# EXCERPTED DATA start
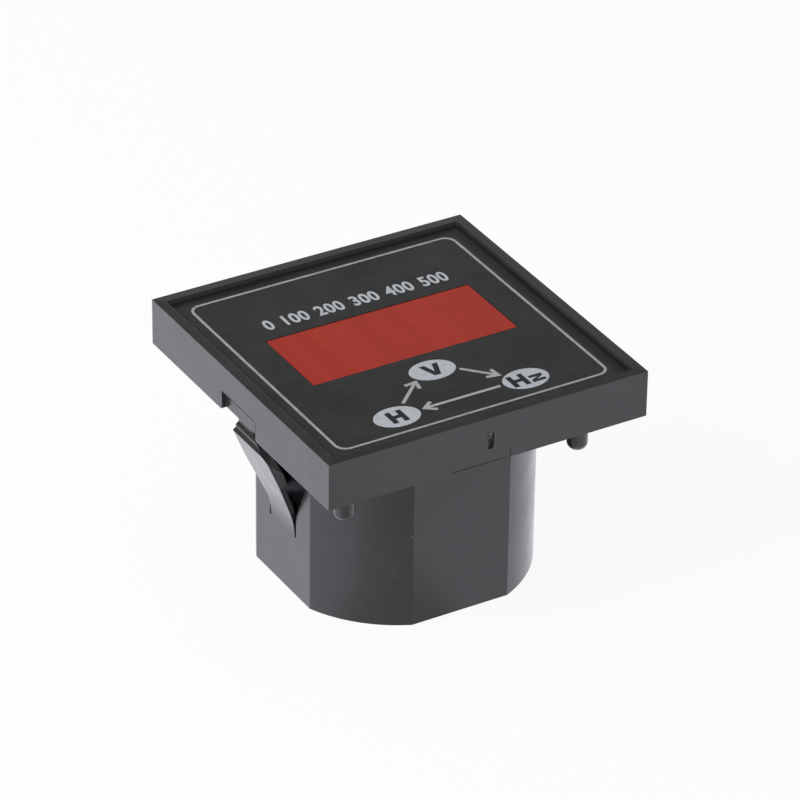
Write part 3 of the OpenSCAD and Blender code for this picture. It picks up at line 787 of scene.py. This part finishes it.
def mix_shaders(tree, share, first, second):
    made = tree_node(tree, "ShaderNodeMixShader")
    tree.links.new(share, made.inputs["Fac"])
    tree.links.new(first, made.inputs[1])
    tree.links.new(second, made.inputs[2])
    return made.outputs["Shader"]


FLOOR_HALF = 1.5
FLOOR_DROP = 0.05 * MM
FLOOR_WHITE_SHARE = 0.93


def studio_floor():
    """Pale floor. The camera, mirrors and glass see it nearly white, and it keeps its shadow."""
    corners = [(-1, -1), (1, -1), (1, 1), (-1, 1)]
    vertices = [(x * FLOOR_HALF, y * FLOOR_HALF, -FLOOR_DROP) for x, y in corners]
    mesh = bpy.data.meshes.new("floor")
    mesh.from_pydata(vertices, [], [(0, 1, 2, 3)])
    obj = bpy.data.objects.new("floor", mesh)
    bpy.context.scene.collection.objects.link(obj)
    material = bpy.data.materials.new("studio_floor")
    material.use_nodes = True
    tree = material.node_tree
    shader = tree.nodes["Principled BSDF"]
    shader.inputs["Base Color"].default_value = grey(0.9)
    shader.inputs["Roughness"].default_value = 0.9
    shader.inputs["Specular IOR Level"].default_value = 0.0
    tint = tree_node(tree, "ShaderNodeMix", data_type="RGBA")
    tree.links.new(ray(tree, "Glossy"), tint.inputs[0])
    tint.inputs[6].default_value = grey(1.0)
    tint.inputs[7].default_value = (0.985, 0.972, 1.05, 1)
    glow = tree_node(tree, "ShaderNodeEmission")
    tree.links.new(tint.outputs[2], glow.inputs["Color"])
    tree.links.new(dimmer_in_front(tree), glow.inputs["Strength"])
    share = white_to_views(tree, FLOOR_WHITE_SHARE)
    blend = mix_shaders(tree, share, shader.outputs["BSDF"], glow.outputs["Emission"])
    tree.links.new(blend, tree.nodes["Material Output"].inputs["Surface"])
    obj.data.materials.append(material)


def dimmer_in_front(tree):
    """1, and less in mirrors on the stretch of floor in front of the meter's near corner."""
    place = tree_node(tree, "ShaderNodeTexCoord")
    flat = tree_node(tree, "ShaderNodeVectorMath", operation="NORMALIZE")
    tree.links.new(place.outputs["Object"], flat.inputs[0])
    ahead = tree_node(tree, "ShaderNodeVectorMath", operation="DOT_PRODUCT")
    ahead.inputs[1].default_value = (-0.45, -0.893, 0)
    tree.links.new(flat.outputs["Vector"], ahead.inputs[0])
    dim = map_smoothly(tree, ahead.outputs["Value"], 0.82, 1.0, 0.0, 0.36)
    lost = combine(tree, "MULTIPLY", dim, ray(tree, "Glossy"))
    return combine(tree, "SUBTRACT", 1.0, lost)


def white_to_views(tree, share):
    """Factor that is `share` for camera, glossy and transmission rays, and 0 for others."""
    either = combine(tree, "MAXIMUM", ray(tree, "Camera"), ray(tree, "Glossy"))
    seen = combine(tree, "MAXIMUM", either, ray(tree, "Transmission"))
    return combine(tree, "MULTIPLY", seen, share)


ROOM_LIGHT = 0.38


def studio_world():
    """Even room light, white to the camera, and greyer overhead in reflections."""
    world = bpy.data.worlds.new("studio")
    bpy.context.scene.world = world
    world.use_nodes = True
    tree = world.node_tree
    room = tree.nodes["Background"]
    room.inputs["Color"].default_value = grey(1.0)
    room.inputs["Strength"].default_value = ROOM_LIGHT
    seen = tree_node(tree, "ShaderNodeBackground")
    seen.inputs["Color"].default_value = grey(1.0)
    seen.inputs["Strength"].default_value = 1.0
    mirrored = tree_node(tree, "ShaderNodeBackground")
    mirrored.inputs["Strength"].default_value = 1.0
    place = tree_node(tree, "ShaderNodeTexCoord")
    split = tree_node(tree, "ShaderNodeSeparateXYZ")
    tree.links.new(place.outputs["Generated"], split.inputs["Vector"])
    shade = map_smoothly(tree, split.outputs["Z"], 0.02, 0.62, 1.0, 0.10)
    tree.links.new(shade, mirrored.inputs["Color"])
    room_light = room.outputs["Background"]
    reflected = mix_shaders(tree, ray(tree, "Glossy"), room_light, mirrored.outputs["Background"])
    to_views = combine(tree, "MAXIMUM", ray(tree, "Camera"), ray(tree, "Transmission"))
    whole = mix_shaders(tree, to_views, reflected, seen.outputs["Background"])
    tree.links.new(whole, tree.nodes["World Output"].inputs["Surface"])


def softbox(name, place, aim, size, power):
    light = bpy.data.lights.new(name, "AREA")
    light.shape = "DISK"
    light.size = size
    light.energy = power
    obj = bpy.data.objects.new(name, light)
    obj.location = place
    obj.rotation_euler = (Vector(aim) - Vector(place)).to_track_quat("-Z", "Y").to_euler()
    bpy.context.scene.collection.objects.link(obj)


def studio_camera():
    """The photograph's view: from the front left, 31 degrees above the table, with a long lens."""
    camera = bpy.data.cameras.new("camera")
    camera.sensor_width = 36
    camera.lens = 227.07
    camera.clip_start = 0.02
    camera.clip_end = 20
    obj = bpy.data.objects.new("camera", camera)
    obj.location = (-0.30449, -0.51493, 0.38854)
    tilt = math.radians(58.6754)
    roll = math.radians(-0.6913)
    heading = math.radians(-30.2226)
    obj.rotation_euler = Euler((tilt, roll, heading), "XYZ")
    bpy.context.scene.collection.objects.link(obj)
    bpy.context.scene.camera = obj


studio_floor()
studio_world()
middle = (0, 0, 0.02)
softbox("key_left", (-0.55, 0.10, 0.38), middle, 0.5, 3.6)
studio_camera()

scene = bpy.context.scene
scene.view_settings.view_transform = "Standard"
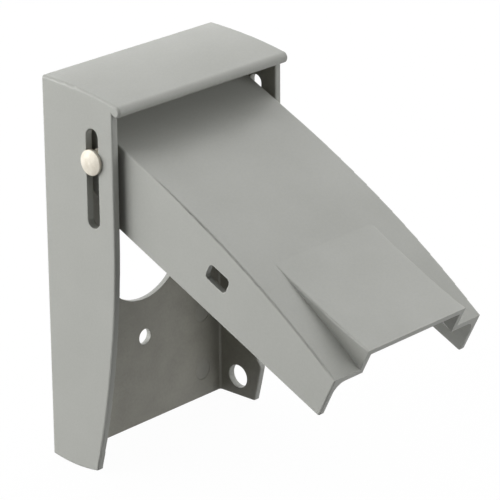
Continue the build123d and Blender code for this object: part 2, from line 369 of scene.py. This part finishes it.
def finish_pieces(frame):
    """Gives the hood's casting, the lid and the two rivets their finishes."""
    groups = {"mottle": mottle_group(), "ripple": ripple_group(), "edge": edge_group(),
              "inside": inside_group(), "streaks": streak_group()}
    metal = rivet_metal(groups)
    finishes = {
        # The hood gets painted shade along its edges and inside, the lid a painted highlight along its edges
        "housing": casting_paint(groups, "hood_paint", HOOD_EDGE_PAINTED_SHADE, HOOD_EDGE_LINE, HOOD_ROUNDING, shade_inside=True),
        "lid": casting_paint(groups, "lid_paint", LID_EDGE_PAINTED_HIGHLIGHT, LID_EDGE_LINE, LID_ROUNDING, shade_inside=False),
        "left_rivet": metal,
        "right_rivet": metal,
    }
    for name, finish in finishes.items():
        for place in frame["nodes"][name].material_slots:
            place.material = finish


def seen_by_eye(tree):
    """1 for rays that show the background: from the camera, off gloss or through glass."""
    path = tree.nodes.new("ShaderNodeLightPath")
    seen = path.outputs["Is Camera Ray"]
    for kind in ("Is Glossy Ray", "Is Transmission Ray"):
        seen = calculate(tree, "MAXIMUM", seen, path.outputs[kind])
    return seen


def white_floor(height):
    """A floor that is seen as white with a trace of the object's shadow, and that lights little from below."""
    bpy.ops.mesh.primitive_plane_add(size=FLOOR_SIDE, location=(0, 0, height))
    floor = bpy.context.object
    floor.name = "studio_floor"
    material, tree, shader = principled("studio_floor")
    seen = seen_by_eye(tree)
    tree.links.new(mix_colours(tree, seen, FLOOR_BOUNCE, FLOOR_SEEN), shader.inputs["Base Color"])
    shader.inputs["Roughness"].default_value = FLOOR_ROUGHNESS
    shader.inputs["Emission Color"].default_value = WHITE
    shader.inputs["Emission Strength"].default_value = FLOOR_LIGHT
    glow = tree.nodes.new("ShaderNodeEmission")
    mix = tree.nodes.new("ShaderNodeMixShader")
    tree.links.new(calculate(tree, "MULTIPLY", seen, FLOOR_WHITE_SHARE), mix.inputs["Fac"])
    tree.links.new(shader.outputs["BSDF"], mix.inputs[1])
    tree.links.new(glow.outputs["Emission"], mix.inputs[2])
    tree.links.new(mix.outputs["Shader"], tree.nodes["Material Output"].inputs["Surface"])
    floor.data.materials.append(material)


def studio_world():
    """White where it is seen, with no light of its own on the object."""
    world = bpy.data.worlds.new("studio")
    bpy.context.scene.world = world
    world.use_nodes = True
    background = world.node_tree.nodes["Background"]
    background.inputs["Color"].default_value = WHITE
    world.node_tree.links.new(seen_by_eye(world.node_tree), background.inputs["Strength"])


def softbox(name, place, target, side, power):
    """A square area lamp that faces the target."""
    lamp = bpy.data.lights.new(name, "AREA")
    lamp.shape = "SQUARE"
    lamp.size = side
    lamp.energy = power
    holder = bpy.data.objects.new(name, lamp)
    holder.location = place
    holder.rotation_euler = (target - place).to_track_quat("-Z", "Y").to_euler()
    bpy.context.scene.collection.objects.link(holder)


def studio_lamps():
    """Softboxes all around the object, the strongest of them low behind its left side."""
    for name, azimuth, height, power in LAMPS:
        turn, rise = math.radians(azimuth), math.radians(height)
        way = Vector((math.sin(turn) * math.cos(rise), -math.cos(turn) * math.cos(rise), math.sin(rise)))
        softbox(name, LAMP_TARGET + way * LAMP_DISTANCE, LAMP_TARGET, LAMP_SIDE, power)


def photo_camera():
    """The camera that the photograph was taken with."""
    lens = bpy.data.cameras.new("photo_camera")
    lens.sensor_width = SENSOR_WIDTH
    lens.lens = FOCAL_PIXELS * SENSOR_WIDTH / PHOTO_SIDE
    camera = bpy.data.objects.new("photo_camera", lens)
    turn = Euler((math.radians(90 - CAMERA_DROP), 0, math.radians(-CAMERA_AZIMUTH))).to_matrix()
    turn = turn @ Matrix.Rotation(math.radians(CAMERA_ROLL), 3, "Z")
    camera.matrix_world = Matrix.Translation(CAMERA_PLACE) @ turn.to_4x4()
    bpy.context.scene.collection.objects.link(camera)
    bpy.context.scene.camera = camera


def as_lists(corners):
    """Two corners as plain lists of numbers."""
    return [[float(value) for value in corner] for corner in corners]


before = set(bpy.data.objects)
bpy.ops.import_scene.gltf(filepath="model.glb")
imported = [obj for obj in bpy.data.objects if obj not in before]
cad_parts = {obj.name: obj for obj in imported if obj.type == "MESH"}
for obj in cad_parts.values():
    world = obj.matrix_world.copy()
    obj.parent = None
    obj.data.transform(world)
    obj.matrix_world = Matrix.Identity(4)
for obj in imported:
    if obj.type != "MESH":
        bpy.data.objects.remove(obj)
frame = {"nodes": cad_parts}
cad_box = as_lists(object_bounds())
finish_pieces(frame)
white_floor(cad_box[0][2] - FLOOR_GAP)
studio_world()
studio_lamps()
photo_camera()
bpy.context.scene.view_settings.view_transform = "Standard"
# EXCERPTED DATA end
AIM OF THE EXERCISE: From the opening line of the data above, please print each line as written up to and including the line that contains "FLOOR_WHITE_SHARE = 0.93", and nothing more.

WRITTEN RESPONSE:
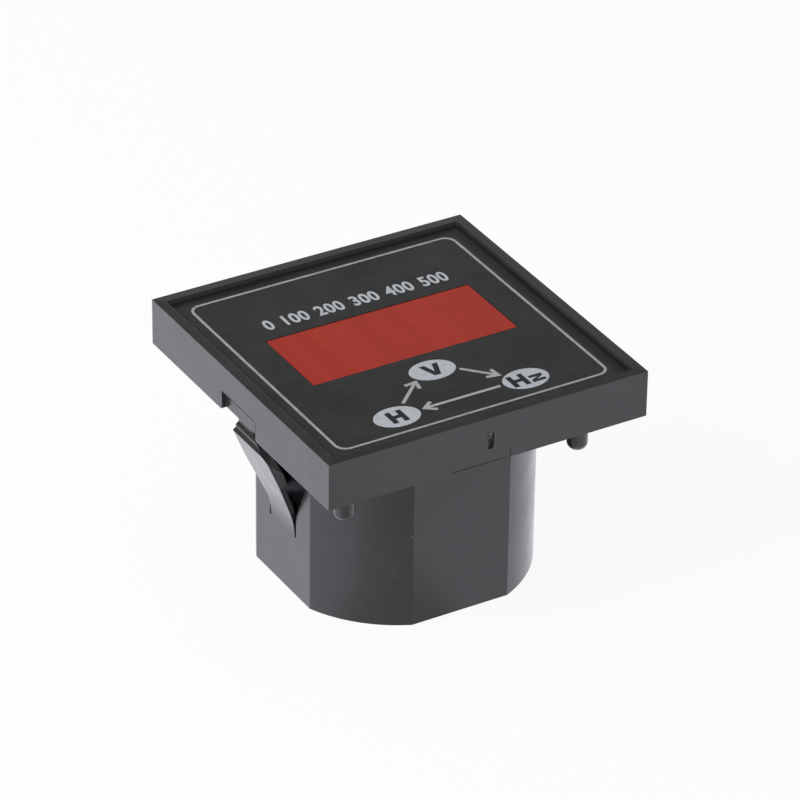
Write part 3 of the OpenSCAD and Blender code for this picture. It picks up at line 787 of scene.py. This part finishes it.
def mix_shaders(tree, share, first, second):
    made = tree_node(tree, "ShaderNodeMixShader")
    tree.links.new(share, made.inputs["Fac"])
    tree.links.new(first, made.inputs[1])
    tree.links.new(second, made.inputs[2])
    return made.outputs["Shader"]


FLOOR_HALF = 1.5
FLOOR_DROP = 0.05 * MM
FLOOR_WHITE_SHARE = 0.93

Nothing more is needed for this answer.